Exercise requirements
Using the data below, output the first line and every line after it up to and including the line containing "return hook.extrude(Vector(0, 2", exactly as written and with nothing added.

Supplied information
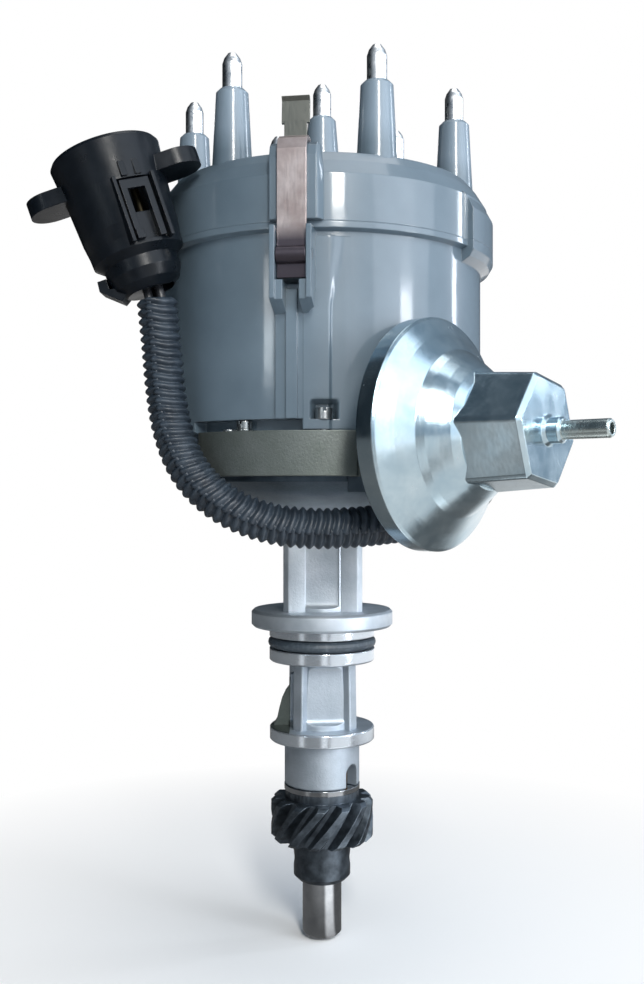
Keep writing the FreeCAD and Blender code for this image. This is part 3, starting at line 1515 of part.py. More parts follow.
def connector_leads():
    wires = []
    for turn in (90.0, 210.0, 330.0):
        shift = (2.1 * math.cos(math.radians(turn)), 2.1 * math.sin(math.radians(turn)), 0.0)
        wires.append(tube_along(offset_points(connector_lead_points, shift), wire_radius))
    return Part.makeCompound(wires)


def lead_grommet():
    outer = turned([(0, 0), (grommet_flange_radius - 0.5, 0), (grommet_flange_radius, 0.5),
                    (grommet_flange_radius, 1.6), (grommet_hole_radius, 1.6),
                    (grommet_hole_radius, 5.0), (0, 5.0)])
    frame = local_frame(polar(bowl_radius + 1.6, grommet_azimuth, grommet_z),
                        polar(1.0, grommet_azimuth + 90.0), Vector(0, 0, 1) * -1,
                        polar(-1.0, grommet_azimuth))
    return placed(outer, frame)


def connector_frame():
    tilt = math.radians(connector_tilt)
    return local_frame(Vector(*connector_top), Vector(math.cos(tilt), 0, math.sin(tilt)),
                       Vector(0, 1, 0), Vector(-math.sin(tilt), 0, math.cos(tilt)))


def latch_turned(shape):
    """Turns a form of the latch from the front to where the latch sits."""
    shape.rotate(Vector(), Vector(0, 0, 1), latch_turn)
    return shape


def connector_wing(side):
    tip = rod(wing_tip_radius, -wing_low, -wing_high, side * wing_reach, 0)
    arm = block(min(0, side * wing_reach), max(0, side * wing_reach), -wing_tip_radius,
                wing_tip_radius, -wing_low, -wing_high)
    return [tip, arm]


def connector_hook():
    """The hooked foot at the lower left of the connector."""
    points = [Vector(x, -hook_half_width, z) for x, z in hook_outline]
    hook = Part.Face(Part.makePolygon(points + points[:1]))
    return hook.extrude(Vector(0, 2 * hook_half_width, 0))


def latch_frame_forms():
    """Guide rails beside the latch, two stops above it and the thin rib to its left."""
    depth = connector_body_radius + 1.0
    forms = []
    for side in (-1, 1):
        x = side * (latch_window_width / 2 + 0.6)
        forms.append(block(x - 0.5, x + 0.5, -depth, -12.0, -latch_low - 0.6, -latch_high + 0.6))
    for x in (-3.4, 0.8):
        forms.append(block(x, x + 1.7, -depth - 0.3, -13.0, -latch_high + 0.4, -latch_high + 4.6))
    return [latch_turned(form) for form in forms]


def connector_shell():
    body = turned(connector_outline)
    wings = connector_wing(-1) + connector_wing(1)
    body = fused([body, connector_hook()] + wings + latch_frame_forms())
    window = latch_turned(block(-latch_window_width / 2, latch_window_width / 2, -18.0,
                                -connector_socket_radius + 0.6, -latch_low, -latch_high))
    socket = rod(connector_socket_radius, -connector_socket_depth, 1.0)
    lead_bore = rod(lead_bore_radius, -45.5, -39.0, lead_bore_shift, 0)
    return placed(body.cut([socket, window, lead_bore]), connector_frame())


def connector_latch():
    """The sprung latch: a frame with two legs, a bridge and a foot."""
    near = -connector_socket_radius - 0.4
    far = near - 1.4
    half = latch_half_width
    top = -latch_high - 0.4
    left = block(-half, -half + latch_leg_width, far, near + 1.0, -latch_low, top)
    right = block(half - latch_leg_width, half, far, near + 1.0, -latch_low, top)
    bridge = block(-half, half, far, near, top - 2.6, top)
    foot = block(-half, -half + 2.3, far - 0.5, near, -latch_low, -latch_low + 2.6)
    return placed(latch_turned(fused([left, right, bridge, foot])), connector_frame())


def connector_pins():
    pins = []
    for turn in (90.0, 210.0, 330.0):
        x = connector_pin_circle * math.cos(math.radians(turn))
        y = connector_pin_circle * math.sin(math.radians(turn))
        pins.append(rod(connector_pin_radius, -connector_socket_depth, -connector_pin_drop, x, y))
    return placed(Part.makeCompound(pins), connector_frame())


def write(node, shape):
    shape.exportStep(os.path.join("parts", node + ".step"))


def main():
    os.makedirs("parts", exist_ok=True)
    write("base_housing", base_housing())
    write("lower_bushing", bushing(barrel_bottom_z + 0.4, lower_bushing_top_z).cut(oil_slot()))
    write("upper_bushing", bushing(upper_bushing_bottom_z, bowl_floor_z + 0.6))
    write("flange_o_ring", flange_o_ring())
    write("drive_shaft", drive_shaft())
    write("drive_gear", drive_gear())
    write("gear_roll_pin", gear_roll_pin())
    write("gear_thrust_washer", gear_thrust_washer())
    write("upper_thrust_washer", upper_thrust_washer())
    write("weight_plate", weight_plate())
    write("weight_pivot_pins", weight_pivot_pins())
    write("advance_weight_a", advance_weight(0))
    write("advance_weight_b", advance_weight(1))
    write("weight_springs", weight_springs())
    write("advance_sleeve", advance_sleeve())
    write("sleeve_retainer", sleeve_retainer())
    write("base_plate", base_plate())
    write("plate_screws", plate_screws())
    write("pickup_plate", pickup_plate())
    write("plate_retaining_ring", plate_retaining_ring())
    write("reluctor", reluctor())
    write("reluctor_roll_pin", reluctor_roll_pin())
    bracket, pole = pickup_pole()
    write("pickup_bracket", bracket)
    write("pickup_pole", pole)
    write("pickup_magnet", pickup_magnet())
    write("pickup_coil", pickup_coil())
    write("rotor", rotor())
    write("rotor_blade", rotor_blade())
    write("rotor_contact_spring", rotor_contact_spring())
    write("adapter_ring", adapter_ring())
    write("adapter_screws", adapter_screws())
    write("ground_screw", ground_screw())
    write("ground_washer", ground_washer())
    write("distributor_cap", distributor_cap())
    write("tower_terminals", tower_terminals())
    write("centre_terminal", centre_terminal())
    write("carbon_button", carbon_button())
    write("clip_pins", clip_pins())
    write("front_clip", spring_clip(clip_azimuths[0]))
    write("rear_clip", spring_clip(clip_azimuths[1]))
    write("vacuum_front_shell", vacuum_front_shell())
    write("vacuum_nipple", vacuum_nipple())
    write("vacuum_back_shell", vacuum_back_shell())
    write("bracket_screws", bracket_screws())
    write("vacuum_diaphragm", vacuum_diaphragm())
    write("diaphragm_spring", diaphragm_spring())
    write("vacuum_rod", vacuum_rod())
    write("lead_grommet", lead_grommet())
    write("pickup_leads", pickup_leads())
    write("lead_loom", lead_loom())
    write("connector_leads", connector_leads())
    write("connector_shell", connector_shell())
    write("connector_latch", connector_latch())
    write("connector_pins", connector_pins())


main()
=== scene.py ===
import json
import math

import bmesh
import bpy
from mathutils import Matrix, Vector


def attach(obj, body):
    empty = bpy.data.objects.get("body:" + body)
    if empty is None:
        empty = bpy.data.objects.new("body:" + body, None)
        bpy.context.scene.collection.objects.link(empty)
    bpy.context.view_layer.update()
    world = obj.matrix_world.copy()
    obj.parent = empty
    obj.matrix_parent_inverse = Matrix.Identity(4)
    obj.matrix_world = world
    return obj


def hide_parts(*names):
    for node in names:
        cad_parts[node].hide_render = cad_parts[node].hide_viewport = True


# Ignition distributor: the looks of its castings, mouldings, steel parts, loom and leads.
# Metres, with +Z up the shaft and -Y to the front, and azimuths from the front towards +X.

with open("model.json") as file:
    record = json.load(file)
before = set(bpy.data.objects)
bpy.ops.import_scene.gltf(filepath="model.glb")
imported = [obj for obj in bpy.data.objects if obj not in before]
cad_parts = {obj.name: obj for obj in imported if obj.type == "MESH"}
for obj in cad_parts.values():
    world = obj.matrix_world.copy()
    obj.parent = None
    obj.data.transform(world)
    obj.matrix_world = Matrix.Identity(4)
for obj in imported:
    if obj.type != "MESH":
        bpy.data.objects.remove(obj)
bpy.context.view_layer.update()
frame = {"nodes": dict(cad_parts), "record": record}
nodes = frame["nodes"]

mm = 0.001

# Camera, as the photograph was taken: level, a little above the flange
focal_px = 1058.0
image_height_px = 984.0
sensor_mm = 36.0
camera_distance = 346.2 * mm
camera_height = 43.5 * mm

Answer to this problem
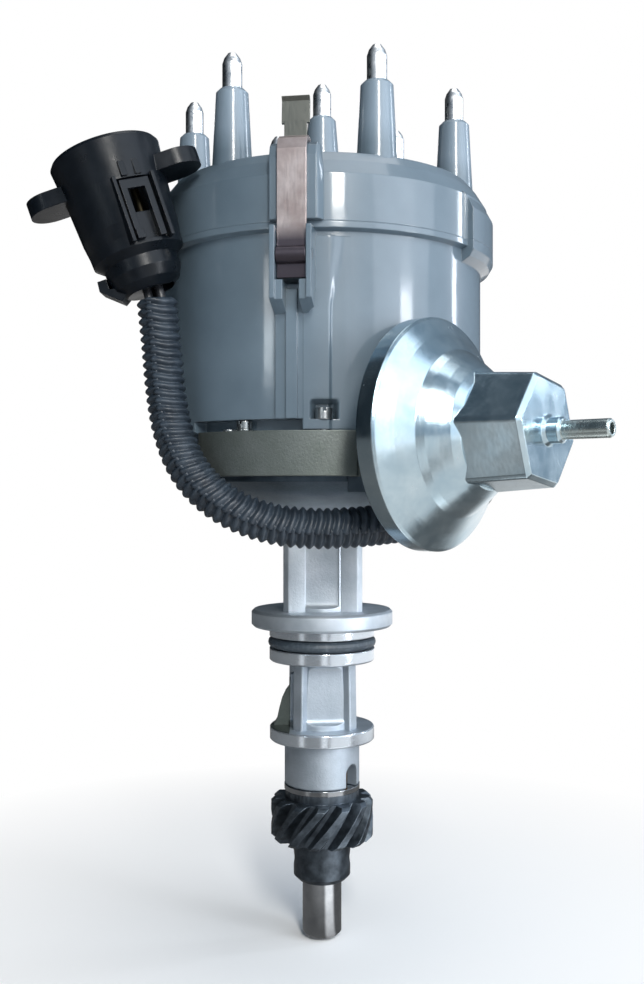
Keep writing the FreeCAD and Blender code for this image. This is part 3, starting at line 1515 of part.py. More parts follow.
def connector_leads():
    wires = []
    for turn in (90.0, 210.0, 330.0):
        shift = (2.1 * math.cos(math.radians(turn)), 2.1 * math.sin(math.radians(turn)), 0.0)
        wires.append(tube_along(offset_points(connector_lead_points, shift), wire_radius))
    return Part.makeCompound(wires)


def lead_grommet():
    outer = turned([(0, 0), (grommet_flange_radius - 0.5, 0), (grommet_flange_radius, 0.5),
                    (grommet_flange_radius, 1.6), (grommet_hole_radius, 1.6),
                    (grommet_hole_radius, 5.0), (0, 5.0)])
    frame = local_frame(polar(bowl_radius + 1.6, grommet_azimuth, grommet_z),
                        polar(1.0, grommet_azimuth + 90.0), Vector(0, 0, 1) * -1,
                        polar(-1.0, grommet_azimuth))
    return placed(outer, frame)


def connector_frame():
    tilt = math.radians(connector_tilt)
    return local_frame(Vector(*connector_top), Vector(math.cos(tilt), 0, math.sin(tilt)),
                       Vector(0, 1, 0), Vector(-math.sin(tilt), 0, math.cos(tilt)))


def latch_turned(shape):
    """Turns a form of the latch from the front to where the latch sits."""
    shape.rotate(Vector(), Vector(0, 0, 1), latch_turn)
    return shape


def connector_wing(side):
    tip = rod(wing_tip_radius, -wing_low, -wing_high, side * wing_reach, 0)
    arm = block(min(0, side * wing_reach), max(0, side * wing_reach), -wing_tip_radius,
                wing_tip_radius, -wing_low, -wing_high)
    return [tip, arm]


def connector_hook():
    """The hooked foot at the lower left of the connector."""
    points = [Vector(x, -hook_half_width, z) for x, z in hook_outline]
    hook = Part.Face(Part.makePolygon(points + points[:1]))
    return hook.extrude(Vector(0, 2 * hook_half_width, 0))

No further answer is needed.